Any logical proposition makes sense to those people who think in the way that the proposition is phrased. Even with a good advertisement, getting 10% of people to agree with you is hard enough – and that means 90% of people do not. That in itself is not logical, is it?
However, the person who agrees with you will say that they made a “logical” decision, and the person who disagrees with your proposition will say that they made a “logical” decision. Each of them based on the facts. When you are only able to see one group of facts, you will see one thing; to another person, the facts they see will be different.
It is all down to their character.
Neat post Perry.
It’s that old chestnut of tying the benefit into the feature isn’t it?
Sell the sizzle not the steak
‘Cos we all know (don’t we?) that us humans..
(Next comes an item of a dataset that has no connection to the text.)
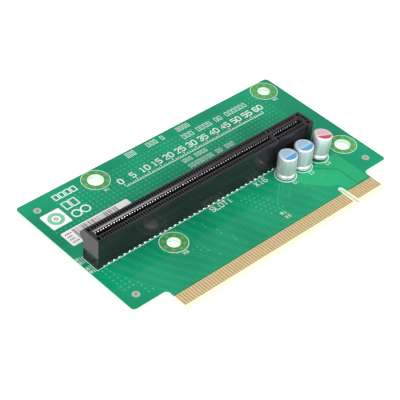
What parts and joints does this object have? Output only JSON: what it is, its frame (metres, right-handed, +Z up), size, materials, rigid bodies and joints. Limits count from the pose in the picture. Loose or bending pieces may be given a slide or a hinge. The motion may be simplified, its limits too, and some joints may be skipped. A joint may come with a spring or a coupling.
{
  "type": "pcie riser card",
  "caption": "Flat PCI Express x16 riser card: card edge along the front, upright card slot across the board, radial capacitors and mounting holes.",
  "frame": {"origin": "centre of the bounding box in X and Y, at the lowest point under the board, where the slot's pegs and the capacitor leads end", "axes": "+X along the slot and the card edge, towards pin 1; +Y from the card edge to the board's back edge; +Z up, out of the slot's mouth"},
  "size_m": [0.1076, 0.0646, 0.0139],
  "materials": {
    "board_laminate": "glossy green solder mask on glass-epoxy laminate",
    "gold_plate": "gold-plated contact pads",
    "slot_plastic": "black moulded plastic with a slight sheen",
    "contact_metal": "plated spring contacts",
    "label_paper": "white printed label",
    "bare_copper": "bare copper dots",
    "capacitor_can": "satin drawn aluminium",
    "capacitor_bung": "black rubber seal",
    "tinned_wire": "tinned wire leads"
  },
  "bodies": {
    "root": {"board": "board_laminate", "edge_contacts_top": "gold_plate", "slot_housing": "slot_plastic", "slot_contacts_front_outer": "contact_metal", "slot_contacts_front_inner": "contact_metal", "slot_contacts_back_inner": "contact_metal", "slot_contacts_back_outer": "contact_metal", "barcode_label": "label_paper", "square_label": "label_paper", "fiducials": "bare_copper", "chip_pads": "gold_plate", "capacitor_1_can": "capacitor_can", "capacitor_1_bung": "capacitor_bung", "capacitor_1_leads": "tinned_wire", "capacitor_2_can": "capacitor_can", "capacitor_2_bung": "capacitor_bung", "capacitor_2_leads": "tinned_wire", "capacitor_3_can": "capacitor_can", "capacitor_3_bung": "capacitor_bung", "capacitor_3_leads": "tinned_wire"}
  },
  "joints": []
}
Buy with emotion and justify with logic.
Well some of us know that. But even then we struggle sometimes with that old conundrum of telling our potential client – WIFM.
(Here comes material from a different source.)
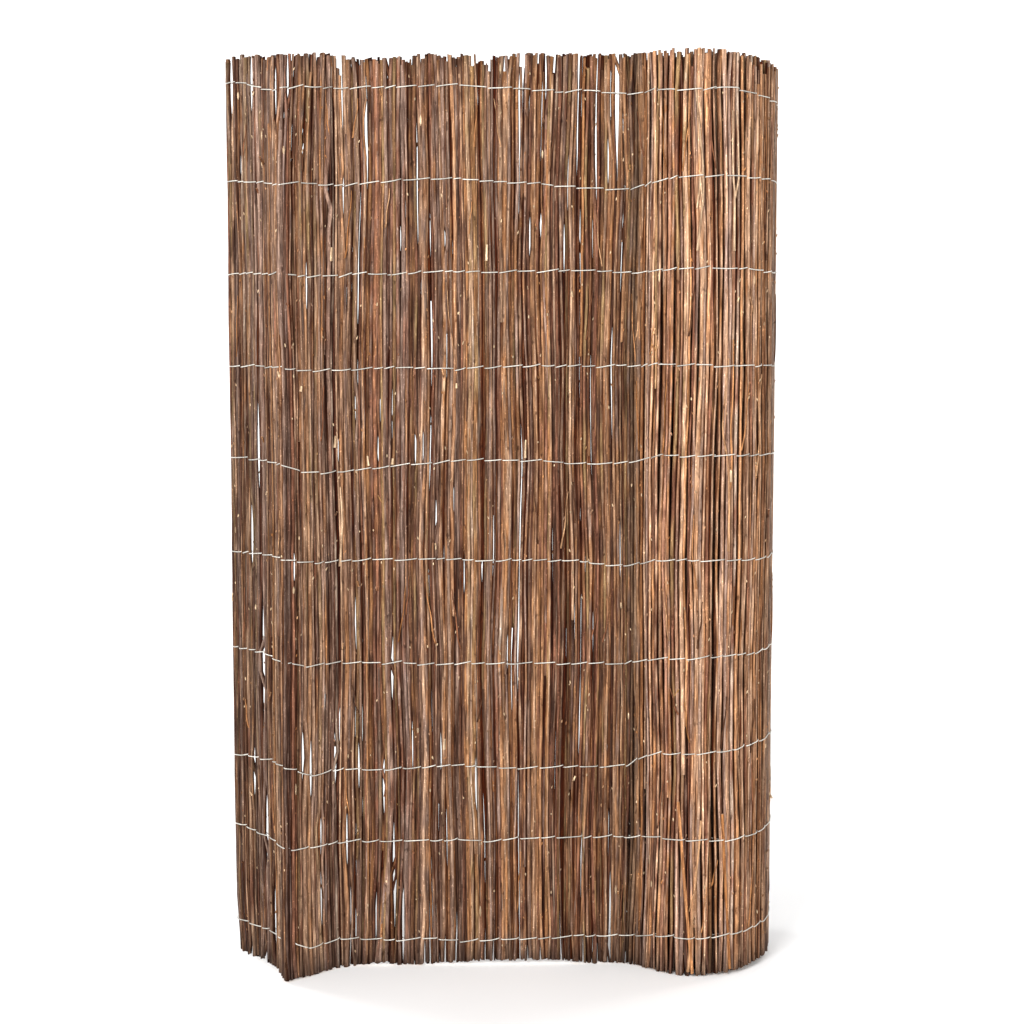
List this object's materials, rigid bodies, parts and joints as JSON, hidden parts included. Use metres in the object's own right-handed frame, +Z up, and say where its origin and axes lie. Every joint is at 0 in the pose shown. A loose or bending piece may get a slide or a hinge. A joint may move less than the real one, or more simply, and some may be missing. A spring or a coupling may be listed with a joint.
{
  "type": "willow fence",
  "caption": "Willow screening mat of thin rods bound by rows of twisted wire, standing on its rod ends with one end opened flat and the rest wound in a loose roll.",
  "frame": {"origin": "on the ground, under the middle of the mat's plan: the free edge is at -X and the roll at +X", "axes": "+Z up along the rods, +X along the open sheet towards the roll, -Y is the side that the sheet shows in the picture"},
  "size_m": [0.9113, 0.2912, 1.5],
  "materials": {
    "willow_rods": "dry willow bark, matt, in mixed browns and greys",
    "galvanised_wire": "dull galvanised wire"
  },
  "bodies": {
    "root": {"willow_mat": "willow_rods", "wire_row_01_a": "galvanised_wire", "wire_row_01_b": "galvanised_wire", "wire_row_02_a": "galvanised_wire", "wire_row_02_b": "galvanised_wire", "wire_row_03_a": "galvanised_wire", "wire_row_03_b": "galvanised_wire", "wire_row_04_a": "galvanised_wire", "wire_row_04_b": "galvanised_wire", "wire_row_05_a": "galvanised_wire", "wire_row_05_b": "galvanised_wire", "wire_row_06_a": "galvanised_wire", "wire_row_06_b": "galvanised_wire", "wire_row_07_a": "galvanised_wire", "wire_row_07_b": "galvanised_wire", "wire_row_08_a": "galvanised_wire", "wire_row_08_b": "galvanised_wire", "wire_row_09_a": "galvanised_wire", "wire_row_09_b": "galvanised_wire", "wire_row_10_a": "galvanised_wire", "wire_row_10_b": "galvanised_wire"}
  },
  "joints": []
}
Your website is cool btw, I never fail to learn…
Andrew
Andrew,
I think Perry is introducing a powerful, yet subtle message that is far beyond the standard truths of, “Buy with emotion and justify with logic.” or “Sell the sizzle not the steak”
It is being able to connect your product/service to something more powerful: an experiential truth that encompasses acceptance, belonging, with a sense of freedom (and safely) to simply be yourself in a present-moment.
This is NOT “emotional buying”, but rather “purpose buying”.
Just a quick example: U2.
U2 last album wasn’t a commerical success, nor was it a success with most core fans…
… yet, the concerts sold-out pretty fast, with hardly any new materially being plaayed.
In other words, the people who bought the tickets were fans before who ALREADY had been to a U2 concert, and ALREADY heard the same songs live.
Yet, they ponied up the money, again, to hear the same songs.
Why?
Because as Perry just wrote. “How many are immersed in the sensory experience, self consciousness melted away, doing air guitar, imagining that they’re Edge, that a coliseum of surging, raving fans is swinging to their axe?